GIVEN REQUEST: Copy these lines exactly and nothing else: from the line holding "add_stick_box(shape, STICK_GAP)" to the line holding "if empty is", both lines included.

[start ENTRIES SHOWN]

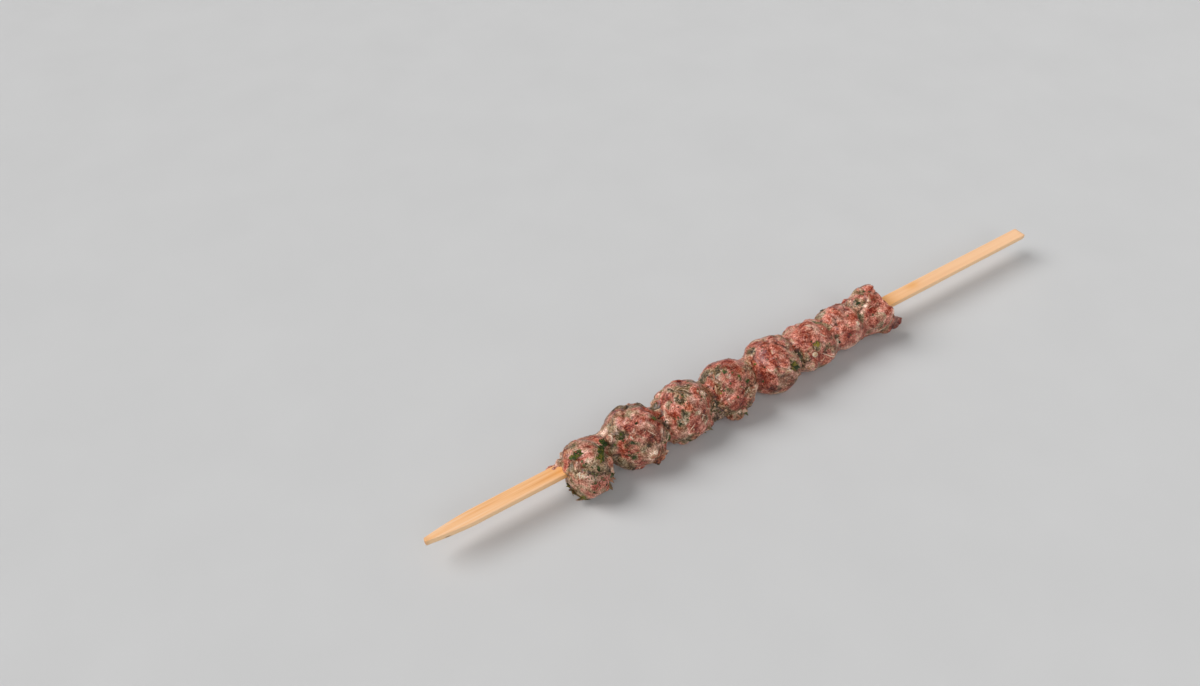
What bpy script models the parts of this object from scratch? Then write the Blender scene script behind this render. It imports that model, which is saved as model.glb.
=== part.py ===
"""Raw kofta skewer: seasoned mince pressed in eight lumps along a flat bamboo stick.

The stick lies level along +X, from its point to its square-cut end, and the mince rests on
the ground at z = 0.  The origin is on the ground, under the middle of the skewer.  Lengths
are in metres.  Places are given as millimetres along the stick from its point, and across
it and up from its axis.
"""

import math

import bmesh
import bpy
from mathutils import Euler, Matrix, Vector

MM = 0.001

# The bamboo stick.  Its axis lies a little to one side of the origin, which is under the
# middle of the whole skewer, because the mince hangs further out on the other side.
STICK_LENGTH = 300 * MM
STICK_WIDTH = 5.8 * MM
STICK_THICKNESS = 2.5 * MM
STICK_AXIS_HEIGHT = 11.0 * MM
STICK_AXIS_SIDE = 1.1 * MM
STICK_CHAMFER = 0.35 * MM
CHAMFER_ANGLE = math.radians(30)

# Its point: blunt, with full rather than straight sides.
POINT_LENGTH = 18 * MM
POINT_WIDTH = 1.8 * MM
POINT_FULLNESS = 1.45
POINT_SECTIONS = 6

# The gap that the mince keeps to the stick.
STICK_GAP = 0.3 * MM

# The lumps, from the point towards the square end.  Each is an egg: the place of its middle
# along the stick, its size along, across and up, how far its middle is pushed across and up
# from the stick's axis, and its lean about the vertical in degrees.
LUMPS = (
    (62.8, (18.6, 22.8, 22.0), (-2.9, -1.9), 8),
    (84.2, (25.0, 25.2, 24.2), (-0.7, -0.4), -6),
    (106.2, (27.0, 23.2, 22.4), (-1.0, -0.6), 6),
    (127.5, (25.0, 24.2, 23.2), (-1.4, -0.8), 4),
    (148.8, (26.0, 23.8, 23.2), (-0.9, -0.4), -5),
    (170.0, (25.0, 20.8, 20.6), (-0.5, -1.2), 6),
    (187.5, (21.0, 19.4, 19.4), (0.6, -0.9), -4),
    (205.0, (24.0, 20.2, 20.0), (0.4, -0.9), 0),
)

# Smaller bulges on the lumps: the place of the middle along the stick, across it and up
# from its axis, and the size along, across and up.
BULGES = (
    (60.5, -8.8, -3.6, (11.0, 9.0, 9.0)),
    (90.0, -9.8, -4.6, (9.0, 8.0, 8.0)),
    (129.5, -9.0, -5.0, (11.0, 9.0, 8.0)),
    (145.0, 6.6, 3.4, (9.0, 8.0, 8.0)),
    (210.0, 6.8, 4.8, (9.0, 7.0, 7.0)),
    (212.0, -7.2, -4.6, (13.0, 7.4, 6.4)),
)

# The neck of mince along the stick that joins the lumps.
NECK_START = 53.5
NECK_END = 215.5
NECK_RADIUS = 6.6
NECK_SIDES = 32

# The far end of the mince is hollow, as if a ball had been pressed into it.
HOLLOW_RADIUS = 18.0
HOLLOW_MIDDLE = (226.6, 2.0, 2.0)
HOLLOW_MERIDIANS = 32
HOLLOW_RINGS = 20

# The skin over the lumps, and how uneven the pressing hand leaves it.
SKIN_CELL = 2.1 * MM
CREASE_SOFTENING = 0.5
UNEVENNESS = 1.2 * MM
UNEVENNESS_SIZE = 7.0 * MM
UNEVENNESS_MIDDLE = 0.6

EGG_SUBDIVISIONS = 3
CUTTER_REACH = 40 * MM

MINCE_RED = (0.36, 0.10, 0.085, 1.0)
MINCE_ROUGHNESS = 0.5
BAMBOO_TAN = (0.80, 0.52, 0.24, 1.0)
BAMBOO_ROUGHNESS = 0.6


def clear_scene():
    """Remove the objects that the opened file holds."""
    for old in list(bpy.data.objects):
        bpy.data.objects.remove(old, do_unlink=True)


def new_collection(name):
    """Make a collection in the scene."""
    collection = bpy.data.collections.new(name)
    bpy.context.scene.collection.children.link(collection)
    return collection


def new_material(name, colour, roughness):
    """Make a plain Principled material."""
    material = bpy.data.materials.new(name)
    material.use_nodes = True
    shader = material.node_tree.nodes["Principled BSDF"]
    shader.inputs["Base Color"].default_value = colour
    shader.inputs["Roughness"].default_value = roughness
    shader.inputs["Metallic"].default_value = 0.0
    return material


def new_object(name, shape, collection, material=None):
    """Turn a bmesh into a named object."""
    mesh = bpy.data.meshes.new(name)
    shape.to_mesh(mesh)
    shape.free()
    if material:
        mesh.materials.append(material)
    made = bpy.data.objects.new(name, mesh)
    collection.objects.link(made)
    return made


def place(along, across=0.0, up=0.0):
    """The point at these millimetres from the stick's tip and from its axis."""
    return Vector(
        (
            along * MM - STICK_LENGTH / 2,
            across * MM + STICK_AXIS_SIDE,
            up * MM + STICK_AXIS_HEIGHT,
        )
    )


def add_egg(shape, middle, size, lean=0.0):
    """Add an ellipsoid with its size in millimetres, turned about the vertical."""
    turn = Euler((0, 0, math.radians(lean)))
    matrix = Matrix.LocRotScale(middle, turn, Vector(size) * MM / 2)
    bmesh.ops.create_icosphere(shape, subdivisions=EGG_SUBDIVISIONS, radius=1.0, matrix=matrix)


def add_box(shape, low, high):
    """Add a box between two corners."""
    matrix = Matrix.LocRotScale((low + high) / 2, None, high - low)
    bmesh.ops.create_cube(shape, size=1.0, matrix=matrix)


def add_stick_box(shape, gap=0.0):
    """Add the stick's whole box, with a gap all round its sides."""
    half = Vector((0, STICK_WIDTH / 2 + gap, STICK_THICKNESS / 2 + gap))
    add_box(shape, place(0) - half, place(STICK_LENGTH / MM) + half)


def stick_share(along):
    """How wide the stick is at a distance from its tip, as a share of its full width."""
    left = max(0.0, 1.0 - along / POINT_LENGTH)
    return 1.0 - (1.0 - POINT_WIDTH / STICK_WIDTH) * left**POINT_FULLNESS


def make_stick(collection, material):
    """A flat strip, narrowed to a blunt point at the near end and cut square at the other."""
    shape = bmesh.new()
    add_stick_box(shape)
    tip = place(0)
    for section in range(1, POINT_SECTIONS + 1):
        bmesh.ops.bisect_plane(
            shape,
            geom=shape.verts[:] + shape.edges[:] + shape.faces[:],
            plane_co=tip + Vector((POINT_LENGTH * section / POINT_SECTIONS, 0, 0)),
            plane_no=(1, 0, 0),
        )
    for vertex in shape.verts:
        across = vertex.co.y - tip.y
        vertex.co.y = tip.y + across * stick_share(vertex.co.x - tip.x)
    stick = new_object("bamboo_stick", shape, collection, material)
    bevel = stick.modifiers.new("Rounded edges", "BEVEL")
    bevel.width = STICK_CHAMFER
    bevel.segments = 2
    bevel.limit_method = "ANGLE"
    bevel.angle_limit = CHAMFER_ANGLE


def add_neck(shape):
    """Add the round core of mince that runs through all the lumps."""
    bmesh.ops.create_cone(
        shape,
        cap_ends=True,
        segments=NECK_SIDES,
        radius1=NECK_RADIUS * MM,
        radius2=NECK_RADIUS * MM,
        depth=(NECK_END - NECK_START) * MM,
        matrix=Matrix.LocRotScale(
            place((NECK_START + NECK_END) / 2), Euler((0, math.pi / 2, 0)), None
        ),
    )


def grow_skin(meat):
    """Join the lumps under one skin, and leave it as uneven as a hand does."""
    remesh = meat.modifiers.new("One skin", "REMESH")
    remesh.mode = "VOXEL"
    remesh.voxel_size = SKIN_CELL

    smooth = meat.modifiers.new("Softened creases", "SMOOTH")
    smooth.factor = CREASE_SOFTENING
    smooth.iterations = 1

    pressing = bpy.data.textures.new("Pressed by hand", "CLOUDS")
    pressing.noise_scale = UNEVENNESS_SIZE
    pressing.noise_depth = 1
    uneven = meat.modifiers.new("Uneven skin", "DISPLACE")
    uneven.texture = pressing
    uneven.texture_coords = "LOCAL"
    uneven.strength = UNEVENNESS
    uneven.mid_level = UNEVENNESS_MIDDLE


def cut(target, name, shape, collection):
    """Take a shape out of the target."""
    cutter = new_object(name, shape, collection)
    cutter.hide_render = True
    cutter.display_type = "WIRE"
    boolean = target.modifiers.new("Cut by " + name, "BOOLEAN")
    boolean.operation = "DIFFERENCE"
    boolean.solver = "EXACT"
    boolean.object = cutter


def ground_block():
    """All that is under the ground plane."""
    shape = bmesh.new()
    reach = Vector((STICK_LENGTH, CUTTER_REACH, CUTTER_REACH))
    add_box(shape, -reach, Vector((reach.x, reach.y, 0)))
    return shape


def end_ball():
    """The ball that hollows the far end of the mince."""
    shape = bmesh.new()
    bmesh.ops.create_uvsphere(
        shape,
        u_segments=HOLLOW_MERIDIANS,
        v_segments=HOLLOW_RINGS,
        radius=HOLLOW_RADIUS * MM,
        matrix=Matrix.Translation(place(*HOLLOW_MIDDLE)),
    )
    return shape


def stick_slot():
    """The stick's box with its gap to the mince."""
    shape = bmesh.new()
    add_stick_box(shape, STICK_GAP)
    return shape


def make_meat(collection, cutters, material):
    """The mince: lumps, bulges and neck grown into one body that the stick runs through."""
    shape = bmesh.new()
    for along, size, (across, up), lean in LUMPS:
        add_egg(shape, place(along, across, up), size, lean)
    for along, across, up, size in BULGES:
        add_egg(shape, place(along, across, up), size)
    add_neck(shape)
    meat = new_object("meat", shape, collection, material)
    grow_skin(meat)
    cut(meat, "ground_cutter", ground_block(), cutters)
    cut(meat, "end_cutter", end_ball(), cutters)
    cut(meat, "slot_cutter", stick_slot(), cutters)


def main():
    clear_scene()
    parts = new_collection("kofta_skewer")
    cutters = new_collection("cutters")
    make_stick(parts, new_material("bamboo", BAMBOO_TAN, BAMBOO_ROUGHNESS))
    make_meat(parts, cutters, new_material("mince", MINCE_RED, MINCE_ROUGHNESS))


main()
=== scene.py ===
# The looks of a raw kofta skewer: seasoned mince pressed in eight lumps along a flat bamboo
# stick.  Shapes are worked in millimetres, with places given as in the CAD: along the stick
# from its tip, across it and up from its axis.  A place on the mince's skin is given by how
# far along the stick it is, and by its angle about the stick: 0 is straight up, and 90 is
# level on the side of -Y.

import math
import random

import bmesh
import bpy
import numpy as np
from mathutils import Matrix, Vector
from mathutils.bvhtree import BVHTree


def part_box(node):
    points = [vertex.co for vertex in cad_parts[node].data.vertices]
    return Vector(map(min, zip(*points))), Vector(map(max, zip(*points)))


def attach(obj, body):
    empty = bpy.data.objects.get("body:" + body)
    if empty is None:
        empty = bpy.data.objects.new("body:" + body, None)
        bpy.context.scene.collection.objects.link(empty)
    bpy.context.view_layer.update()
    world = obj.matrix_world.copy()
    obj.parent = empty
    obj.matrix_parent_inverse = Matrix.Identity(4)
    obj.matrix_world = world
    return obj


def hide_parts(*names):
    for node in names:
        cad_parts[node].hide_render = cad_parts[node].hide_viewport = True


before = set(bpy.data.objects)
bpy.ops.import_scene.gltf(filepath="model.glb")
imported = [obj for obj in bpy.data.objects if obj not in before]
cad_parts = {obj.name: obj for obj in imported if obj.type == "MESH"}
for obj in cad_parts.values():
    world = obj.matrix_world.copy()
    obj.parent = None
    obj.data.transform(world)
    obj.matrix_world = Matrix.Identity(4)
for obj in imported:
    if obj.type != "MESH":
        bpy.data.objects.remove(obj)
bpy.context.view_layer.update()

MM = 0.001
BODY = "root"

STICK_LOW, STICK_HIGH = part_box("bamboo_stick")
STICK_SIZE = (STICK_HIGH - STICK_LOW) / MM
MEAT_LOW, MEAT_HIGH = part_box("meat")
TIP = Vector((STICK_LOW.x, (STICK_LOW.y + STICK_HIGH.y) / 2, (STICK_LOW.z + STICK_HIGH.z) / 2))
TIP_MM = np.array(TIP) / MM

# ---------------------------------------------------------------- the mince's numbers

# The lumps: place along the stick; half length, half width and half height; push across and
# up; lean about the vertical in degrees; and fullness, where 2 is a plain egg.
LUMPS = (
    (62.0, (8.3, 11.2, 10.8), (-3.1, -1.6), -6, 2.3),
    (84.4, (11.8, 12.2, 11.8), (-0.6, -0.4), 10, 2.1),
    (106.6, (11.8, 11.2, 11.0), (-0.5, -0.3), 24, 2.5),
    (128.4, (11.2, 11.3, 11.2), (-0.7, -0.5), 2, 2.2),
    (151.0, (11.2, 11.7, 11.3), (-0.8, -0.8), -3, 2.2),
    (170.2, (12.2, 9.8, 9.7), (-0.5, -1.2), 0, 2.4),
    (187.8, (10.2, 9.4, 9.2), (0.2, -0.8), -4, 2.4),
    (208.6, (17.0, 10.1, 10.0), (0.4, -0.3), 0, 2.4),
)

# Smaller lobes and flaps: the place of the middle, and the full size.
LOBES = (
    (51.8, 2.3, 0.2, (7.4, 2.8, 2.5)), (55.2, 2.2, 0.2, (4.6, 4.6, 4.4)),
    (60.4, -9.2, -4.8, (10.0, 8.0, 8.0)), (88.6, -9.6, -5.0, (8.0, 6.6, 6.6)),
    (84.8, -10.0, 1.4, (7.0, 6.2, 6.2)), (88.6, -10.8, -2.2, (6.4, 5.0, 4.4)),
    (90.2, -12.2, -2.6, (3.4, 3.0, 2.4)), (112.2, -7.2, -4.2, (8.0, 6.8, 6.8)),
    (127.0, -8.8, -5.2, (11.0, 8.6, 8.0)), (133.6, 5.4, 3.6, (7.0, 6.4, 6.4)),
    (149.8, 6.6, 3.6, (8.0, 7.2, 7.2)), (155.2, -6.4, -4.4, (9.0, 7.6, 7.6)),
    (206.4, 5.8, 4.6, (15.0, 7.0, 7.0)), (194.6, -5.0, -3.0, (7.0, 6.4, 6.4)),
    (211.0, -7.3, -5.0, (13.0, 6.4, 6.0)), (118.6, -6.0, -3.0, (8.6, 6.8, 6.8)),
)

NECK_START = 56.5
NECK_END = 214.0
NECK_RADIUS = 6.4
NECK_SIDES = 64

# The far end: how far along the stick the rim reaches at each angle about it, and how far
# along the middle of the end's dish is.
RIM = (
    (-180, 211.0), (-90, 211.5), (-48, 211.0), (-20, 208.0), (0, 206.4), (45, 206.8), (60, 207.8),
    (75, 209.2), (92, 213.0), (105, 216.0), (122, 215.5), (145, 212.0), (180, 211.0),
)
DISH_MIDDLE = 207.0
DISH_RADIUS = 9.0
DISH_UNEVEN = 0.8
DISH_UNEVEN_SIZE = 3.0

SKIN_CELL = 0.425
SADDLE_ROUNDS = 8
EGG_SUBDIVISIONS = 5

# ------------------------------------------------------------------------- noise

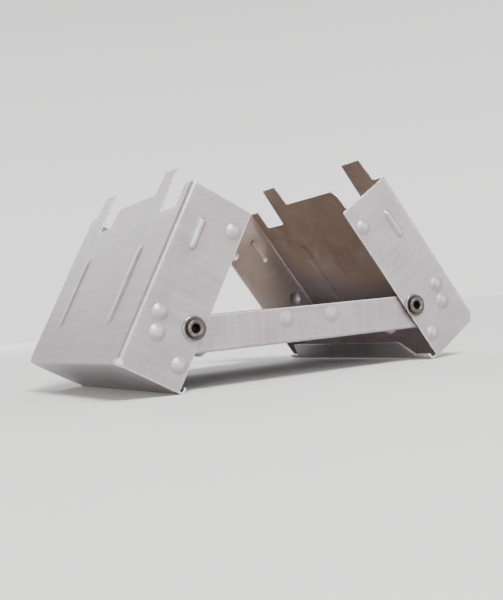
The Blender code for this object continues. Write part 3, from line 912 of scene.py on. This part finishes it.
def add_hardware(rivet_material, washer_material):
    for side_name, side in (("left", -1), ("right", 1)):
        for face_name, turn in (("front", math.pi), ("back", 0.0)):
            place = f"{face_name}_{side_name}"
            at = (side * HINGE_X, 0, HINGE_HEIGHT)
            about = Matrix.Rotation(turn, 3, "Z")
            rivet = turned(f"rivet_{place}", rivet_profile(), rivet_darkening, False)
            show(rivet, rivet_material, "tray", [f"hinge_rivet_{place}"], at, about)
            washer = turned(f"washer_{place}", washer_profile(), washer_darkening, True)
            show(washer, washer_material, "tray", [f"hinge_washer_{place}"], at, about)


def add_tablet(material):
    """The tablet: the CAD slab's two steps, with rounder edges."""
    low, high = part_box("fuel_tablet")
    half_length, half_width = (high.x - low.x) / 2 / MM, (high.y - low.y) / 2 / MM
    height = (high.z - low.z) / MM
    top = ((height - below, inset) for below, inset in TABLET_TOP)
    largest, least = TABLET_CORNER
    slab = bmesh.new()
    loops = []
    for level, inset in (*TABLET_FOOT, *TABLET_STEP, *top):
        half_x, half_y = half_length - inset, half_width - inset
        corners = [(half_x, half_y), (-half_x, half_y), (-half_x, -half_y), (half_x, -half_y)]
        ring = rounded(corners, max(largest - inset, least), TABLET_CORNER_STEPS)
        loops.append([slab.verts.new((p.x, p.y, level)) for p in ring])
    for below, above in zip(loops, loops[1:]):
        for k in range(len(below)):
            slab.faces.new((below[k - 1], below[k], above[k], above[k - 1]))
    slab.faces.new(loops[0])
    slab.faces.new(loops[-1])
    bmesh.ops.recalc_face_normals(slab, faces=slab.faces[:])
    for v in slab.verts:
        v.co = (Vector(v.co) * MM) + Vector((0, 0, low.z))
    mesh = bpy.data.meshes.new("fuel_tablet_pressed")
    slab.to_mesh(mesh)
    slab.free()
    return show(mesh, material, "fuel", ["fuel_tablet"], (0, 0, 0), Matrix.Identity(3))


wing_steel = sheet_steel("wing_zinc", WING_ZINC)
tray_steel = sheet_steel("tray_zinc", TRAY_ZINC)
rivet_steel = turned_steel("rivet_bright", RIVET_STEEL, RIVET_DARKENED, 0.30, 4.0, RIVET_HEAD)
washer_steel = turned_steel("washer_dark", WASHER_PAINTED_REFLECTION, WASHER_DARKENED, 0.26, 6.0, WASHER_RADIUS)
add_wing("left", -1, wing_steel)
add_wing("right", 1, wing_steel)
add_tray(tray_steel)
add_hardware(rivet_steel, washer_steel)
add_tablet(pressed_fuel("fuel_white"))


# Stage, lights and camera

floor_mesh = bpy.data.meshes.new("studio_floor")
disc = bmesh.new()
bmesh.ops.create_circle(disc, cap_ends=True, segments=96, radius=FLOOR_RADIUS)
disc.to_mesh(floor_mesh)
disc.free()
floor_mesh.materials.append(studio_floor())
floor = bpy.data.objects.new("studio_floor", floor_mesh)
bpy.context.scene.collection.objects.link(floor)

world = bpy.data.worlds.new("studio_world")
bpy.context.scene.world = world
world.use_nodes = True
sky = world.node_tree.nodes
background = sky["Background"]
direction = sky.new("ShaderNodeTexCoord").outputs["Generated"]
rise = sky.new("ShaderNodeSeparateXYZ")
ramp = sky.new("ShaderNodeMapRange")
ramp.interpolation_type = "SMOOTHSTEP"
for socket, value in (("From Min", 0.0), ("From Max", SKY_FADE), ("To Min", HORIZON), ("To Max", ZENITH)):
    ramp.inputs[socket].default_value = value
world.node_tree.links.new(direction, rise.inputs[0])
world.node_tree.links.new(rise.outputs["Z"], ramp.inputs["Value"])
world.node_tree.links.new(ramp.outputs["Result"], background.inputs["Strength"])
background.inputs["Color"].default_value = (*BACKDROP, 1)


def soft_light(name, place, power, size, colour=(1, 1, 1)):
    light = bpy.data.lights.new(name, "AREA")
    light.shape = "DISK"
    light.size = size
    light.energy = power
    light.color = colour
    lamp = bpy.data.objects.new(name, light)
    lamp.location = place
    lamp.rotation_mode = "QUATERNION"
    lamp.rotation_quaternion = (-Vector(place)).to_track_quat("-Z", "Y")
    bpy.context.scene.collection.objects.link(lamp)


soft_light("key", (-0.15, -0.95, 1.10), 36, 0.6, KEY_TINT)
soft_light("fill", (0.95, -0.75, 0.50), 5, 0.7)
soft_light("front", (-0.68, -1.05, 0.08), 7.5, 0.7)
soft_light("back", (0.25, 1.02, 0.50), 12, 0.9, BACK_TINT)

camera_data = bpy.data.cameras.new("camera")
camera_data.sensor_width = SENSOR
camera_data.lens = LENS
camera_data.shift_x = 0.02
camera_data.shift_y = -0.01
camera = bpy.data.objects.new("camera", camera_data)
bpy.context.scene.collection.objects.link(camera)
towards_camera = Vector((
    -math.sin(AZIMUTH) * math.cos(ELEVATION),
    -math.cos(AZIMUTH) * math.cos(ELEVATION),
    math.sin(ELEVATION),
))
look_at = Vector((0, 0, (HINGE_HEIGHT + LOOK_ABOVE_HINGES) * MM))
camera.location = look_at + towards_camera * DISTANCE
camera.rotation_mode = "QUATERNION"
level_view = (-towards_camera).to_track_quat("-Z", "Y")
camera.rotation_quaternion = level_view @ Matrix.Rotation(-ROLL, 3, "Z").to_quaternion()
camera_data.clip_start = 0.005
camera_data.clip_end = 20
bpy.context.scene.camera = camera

[end ENTRIES SHOWN]

ANSWER TO THE PROBLEM:
    add_stick_box(shape, STICK_GAP)
    return shape


def make_meat(collection, cutters, material):
    """The mince: lumps, bulges and neck grown into one body that the stick runs through."""
    shape = bmesh.new()
    for along, size, (across, up), lean in LUMPS:
        add_egg(shape, place(along, across, up), size, lean)
    for along, across, up, size in BULGES:
        add_egg(shape, place(along, across, up), size)
    add_neck(shape)
    meat = new_object("meat", shape, collection, material)
    grow_skin(meat)
    cut(meat, "ground_cutter", ground_block(), cutters)
    cut(meat, "end_cutter", end_ball(), cutters)
    cut(meat, "slot_cutter", stick_slot(), cutters)


def main():
    clear_scene()
    parts = new_collection("kofta_skewer")
    cutters = new_collection("cutters")
    make_stick(parts, new_material("bamboo", BAMBOO_TAN, BAMBOO_ROUGHNESS))
    make_meat(parts, cutters, new_material("mince", MINCE_RED, MINCE_ROUGHNESS))


main()
=== scene.py ===
# The looks of a raw kofta skewer: seasoned mince pressed in eight lumps along a flat bamboo
# stick.  Shapes are worked in millimetres, with places given as in the CAD: along the stick
# from its tip, across it and up from its axis.  A place on the mince's skin is given by how
# far along the stick it is, and by its angle about the stick: 0 is straight up, and 90 is
# level on the side of -Y.

import math
import random

import bmesh
import bpy
import numpy as np
from mathutils import Matrix, Vector
from mathutils.bvhtree import BVHTree


def part_box(node):
    points = [vertex.co for vertex in cad_parts[node].data.vertices]
    return Vector(map(min, zip(*points))), Vector(map(max, zip(*points)))


def attach(obj, body):
    empty = bpy.data.objects.get("body:" + body)
    if empty is None:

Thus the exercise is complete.